Access to More Products: Mortgage brokers often have access to a wider range of mortgage products, including deals from lenders that aren’t available to the public directly.

Saves Time: A broker can handle much of the paperwork and communication involved in the process, saving you time and effort.

Tailored Advice: A mortgage broker can provide personalised advice based on your circumstances. This is especially useful if your situation is complex, for example, if you’re self-employed, have poor credit, or are looking to consolidate debts.

Negotiation: A broker may be able to negotiate a better deal on your behalf, potentially saving you money in the long run.

Costs: While there’s a cost involved in using a broker, the potential savings from a better mortgage deal could outweigh this. While some brokers receive a commission from the lender, others charge the borrower a fee. Make sure you understand the broker’s fee structure before you proceed.

Final thoughts

Remortgaging can be a significant financial decision, offering the potential for savings, improved loan terms, and financial flexibility. However, it’s a process that requires careful thought, comprehensive understanding, and meticulous planning. From considering your reasons for remortgaging, understanding the potential costs and benefits, and navigating the application process, every stage has its importance.

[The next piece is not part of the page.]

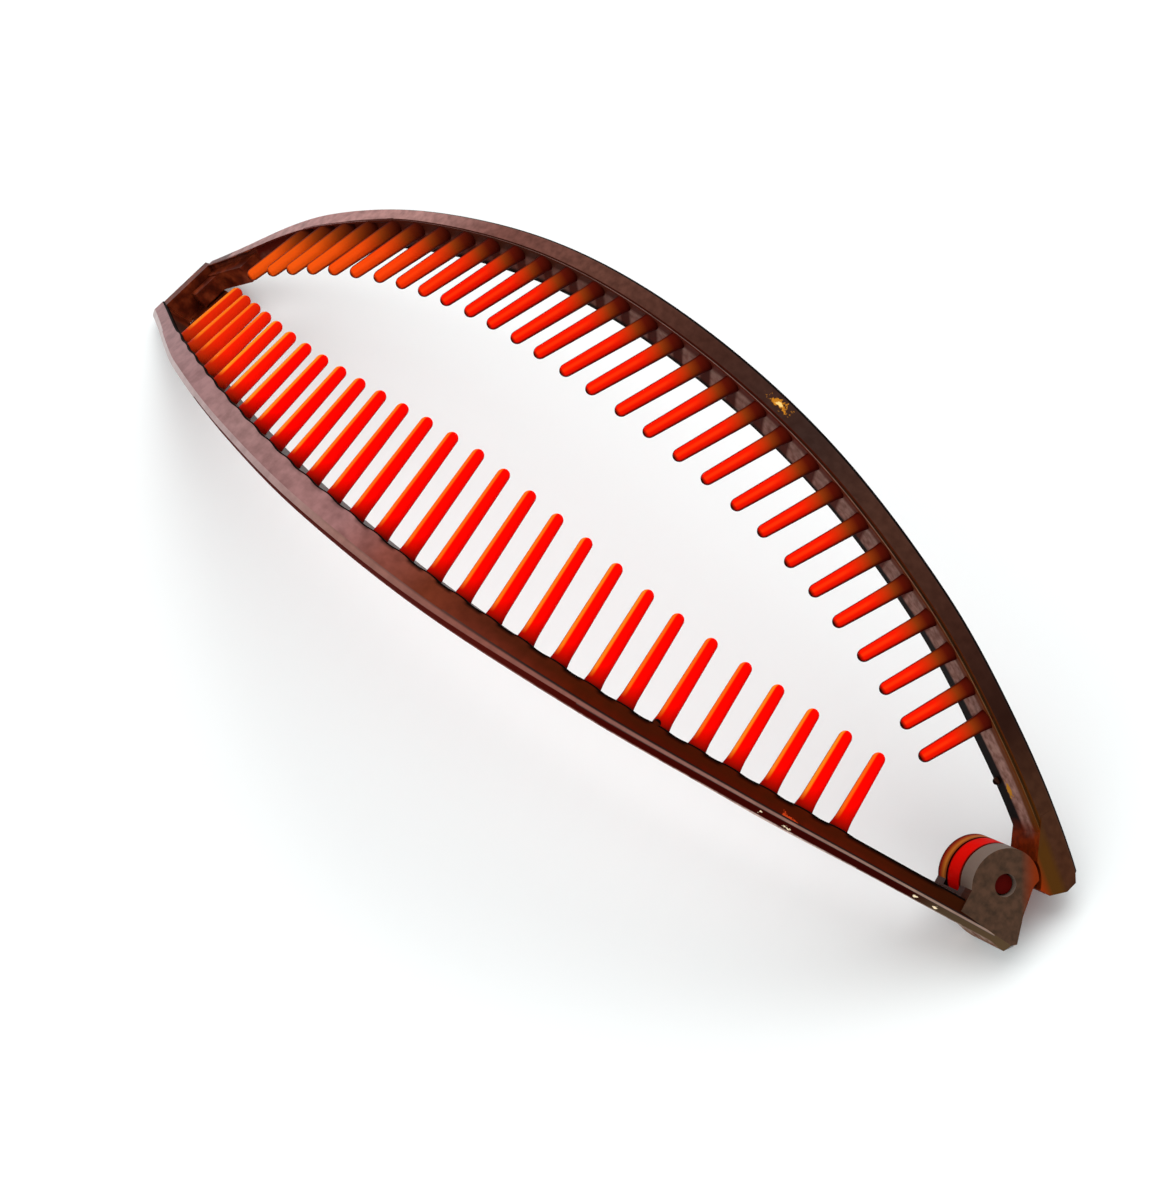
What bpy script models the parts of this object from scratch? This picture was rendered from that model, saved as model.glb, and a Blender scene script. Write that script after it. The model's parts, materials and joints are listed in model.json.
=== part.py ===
"""Banana hair clip: two arched combs that meet as a lens, pinned at one end and clasped at the other.

Lengths are in millimetres until a point goes into a mesh, where MM turns them to metres.
A place on the clip is given by three numbers:
    along   millimetres along the arched spine, 0 at the crown, negative to the clasp, positive to the hinge
    across  millimetres sideways, negative on the lower comb, positive on the upper comb
    proud   millimetres out of the arch, along the spine's normal, on its convex side
"""

from math import atan2, cos, pi, radians, sin

import bmesh
import bpy
from mathutils import Matrix, Vector

MM = 0.001

# The arch and the two arms. Each row is a station along the spine.
# slope is the spine's angle to the floor in degrees, and the edges are the combs' outer edges.
ARCH = [
    # along  slope  lower_edge  upper_edge
    (-78.0, 37.0, -9.9, -3.4),
    (-70.0, 37.0, -12.1, 1.5),
    (-62.0, 36.5, -14.5, 6.9),
    (-55.0, 34.0, -16.4, 10.1),
    (-36.0, 22.5, -20.3, 15.9),
    (-16.0, 12.5, -22.8, 20.1),
    (5.0, -2.0, -22.9, 21.7),
    (26.0, -16.5, -19.9, 21.0),
    (46.0, -27.0, -14.9, 17.6),
    (62.0, -42.0, -9.8, 13.0),
    (76.0, -57.0, -4.9, 8.4),
    (82.0, -62.0, -2.6, 6.2),
]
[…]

In this guide, we’ve aimed to demystify the process of remortgaging and provide practical advice to help you navigate this journey successfully. Regardless of your circumstances, whether you’re self-employed, nearing retirement, or looking to release equity from your property, understanding the nuances of remortgaging is vital.

Remember, while the potential benefits can be substantial, the right remortgage deal depends on your unique situation. It’s crucial to weigh all factors, possibly with professional advice, and choose a path that aligns with your financial goals and capabilities.

We hope that this guide has equipped you with the necessary knowledge to make informed decisions about remortgaging, allowing you to take control of your property finances and move forward with confidence.